La Sûreté du Québec a été présente pendant un an à Akwesasne pour y maintenir l'ordre et protéger la communauté, parce qu'il y avait des gens de la communauté mohawk qui y faisaient le commerce de la drogue et qui s'étaient entretués. J'espère que vous avez tous les détails de cette question. Il faut faire attention quand on accuse les policiers d'abuser de leurs pouvoirs. J'y étais, et je l'ai vu de mes yeux.

[Traduction]

Mme Palmater : Toutes les commissions d'enquête dans l'histoire de ce pays, toutes les études, tous les rapports onusiens au sujet des pratiques canadiennes envers ces peuples autochtones confirment le fait — non pas l'accusation, mais bien le fait — d'un racisme flagrant, manifeste et systémique, et d'une application de la loi disproportionnellement négative contre les personnes issues des Premières Nations. Vous pouvez aller lire n'importe lequel de ces rapports, n'importe quand, et vous verrez que je n'invente rien.

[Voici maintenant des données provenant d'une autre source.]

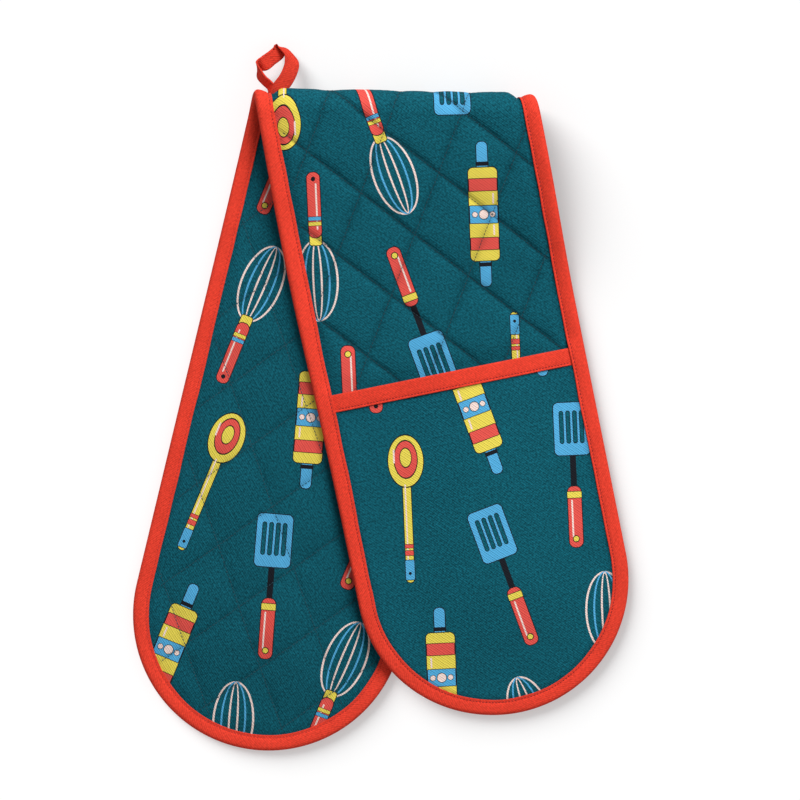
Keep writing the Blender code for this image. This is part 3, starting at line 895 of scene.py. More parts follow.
def thread_material(name, colour):
    """Twisted sewing thread."""
    material, wire, shader = new_material(name, 0.7, 0.2)
    place = wire.add("ShaderNodeTexCoord").outputs["Object"]
    twist = wire.noise(place, TWIST_SCALE)
    dark = (*(part * TWIST_SHADE for part in colour), 1)
    wire.feed(shader["Base Color"], wire.mix(wire.between(twist, 0.35, 0.65), dark, (*colour, 1)))
    add_bump(wire, shader, twist, TWIST_DEPTH)
    return material


def wadding_material(name):
    """Felted wadding: soft and off-white, with flecks."""
    material, wire, shader = new_material(name, 1.0, 0.3)
    place = wire.add("ShaderNodeTexCoord").outputs["Object"]
    felt = wire.noise(place, FELT_SCALE, detail=4.0)
    wire.feed(shader["Base Color"], wire.mix(felt, FELT_DARK, FELT_LIGHT))
    add_bump(wire, shader, felt, FELT_DEPTH)
    return material


def cloth_or_tape(name, settings, colour, printed, lint):
    """A woven material with its settings' ribs, built the first time it is asked for."""
    return once(name, lambda name: cotton_material(
        name, colour, printed, settings.ribs, settings.weave_depth, lint))


def printed_cotton():
    settings = bpy.context.scene.glove_cloth
    return cloth_or_tape("kitchen_cotton", settings, settings.ground, True, COTTON_LINT)


def plain_lining():
    settings = bpy.context.scene.glove_cloth
    return cloth_or_tape("plain_lining", settings, settings.lining, False, COTTON_LINT)


def tape_cotton():
    settings = bpy.context.scene.glove_tape
    return cloth_or_tape("tape_cotton", settings, settings.colour, False, TAPE_LINT)


def thread_of(settings, kind, side):
    """The needle's thread shows on the outer side, and the bobbin's on the inner side."""
    colour = settings.thread if side == "outer" else settings.bobbin
    return once(f"{side}_{kind}_thread", lambda name: thread_material(name, colour))


def tape_thread(side="outer"):
    return thread_of(bpy.context.scene.glove_tape, "tape", side)


def quilting_thread(side):
    return thread_of(bpy.context.scene.glove_cloth, "quilting", side)


# Settings


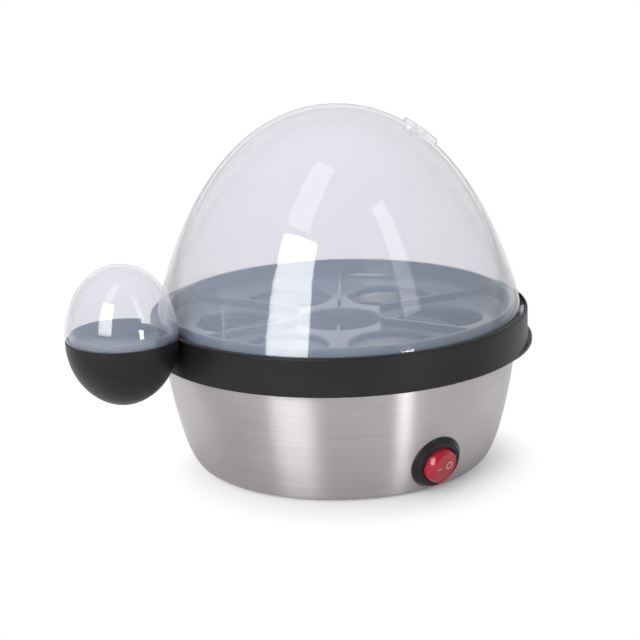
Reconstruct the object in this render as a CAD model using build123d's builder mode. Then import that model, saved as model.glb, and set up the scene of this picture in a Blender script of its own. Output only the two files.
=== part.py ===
# Electric egg cooker with a steel bowl, a lift-off egg carrier, a clear dome and a small side egg cup.
# Millimetres. Origin on the bowl's axis at the worktop, +Z up, the rocker switch faces -Y.

import os
from math import cos, pi, radians, sin, sqrt, tan

from build123d import *

os.makedirs("parts", exist_ok=True)

# Carrier ring, the black band
ring_radius = 90.0
ring_bottom = 56.0
ring_height = 18.0
ring_wall = 2.4
ring_inner_wall = 2.5
ring_edge = 0.8
ring_top_web = 2.2
shelf_thickness = 2.5
shelf_inset = 14.0
shelf_reach = ring_radius - shelf_inset
carrier_turn = 175.1

# Grip lip under the ring, opposite the side cup
lip_setback = 5.0
lip_radius = ring_radius - lip_setback
lip_reach = 3.5
lip_thickness = 1.6

# Steel bowl
bowl_rim_setback = 5.6
bowl_rim_radius = ring_radius - bowl_rim_setback
bowl_wall_drop = 47.0
bowl_wall_lean = 6.9
bowl_taper = 17.8
bowl_foot_radius = bowl_rim_radius - bowl_taper
bowl_foot_corner = 4.4
bowl_foot_gap = 0.5
bowl_foot_step = 4.0
bowl_wall = 0.8
bowl_rim_lean = 0.7
bowl_flange_width = 4.9
bowl_flange_reach = bowl_rim_radius - bowl_flange_width
bowl_foot_flange = 10.6
bowl_hole_radius = bowl_foot_radius - bowl_foot_flange

# Base cover, feet and screws
cover_margin = 5.2
cover_radius = bowl_foot_radius - cover_margin
cover_thickness = 2.0
foot_height = 1.2
foot_radius = 6.0
foot_stem_radius = 2.6
foot_barb = 0.8
foot_barb_height = 1.2
foot_inset = 9.4
foot_circle = cover_radius - foot_inset
foot_count = 4
vent_count = 12
vent_width = 3.0
vent_length = 13.0
vent_circle = 22.0
post_inset = 10.9
post_circle = cover_radius - post_inset
post_count = 4
post_radius = 5.0
post_height = 12.8
screw_radius = 1.5
screw_head_radius = 3.2
screw_head_height = 2.4
screw_head_recess = 0.4
screw_grip = 8.0
hole_clearance = 0.1
fit_clearance = 0.05

# Heating pan and what hangs under it
seal_thickness = 1.2
seal_margin = 0.5
pan_sheet = 1.0
pan_setback = 4.6
pan_flange_radius = ring_radius - pan_setback
pan_flange_width = 6.8
pan_dish_radius = pan_flange_radius - pan_flange_width
pan_corner_reach = 7.6
pan_floor_radius = pan_dish_radius - pan_corner_reach
pan_corner_rise = 4.0
pan_depth = 11.2
pillar_radius = 3.5
spreader_radius = 46.0
spreader_thickness = 4.0
element_radius = 3.25
element_circle = 37.0
element_gap_angle = 24.0
element_bend = 7.0
element_drop = 1.0
pin_radius = 1.5
pin_length = 3.0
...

De dire qu'il y a des Mohawks narcotrafiquants et qu'ils le sont donc tous serait comme dire que tous les Canadiens sont des tueurs en série parce qu'il y a déjà eu des tueurs en série canadiens. Cela ne fait que propager davantage de racisme envers les Premières Nations, comme si nous étions tous des criminels en plus d'être des terroristes, et cela est inacceptable.

[Français]

Le sénateur Dagenais : Je ne veux pas faire un débat avec vous. À l'époque, on a demandé aux policiers de la Sûreté du Québec de protéger vos communautés. La Sûreté du Québec était là, parce que vous n'aviez plus de corps de police pour vous protéger. Vous savez, les Nations Unies, c'est autre chose, mais parfois, elles auraient intérêt à venir sur les lieux pour constater ce qui s'y passe.

[Traduction]

Le président : Chers collègues, c'est tout le temps que nous avons pour ce panel.

Je vous remercie tous de votre participation.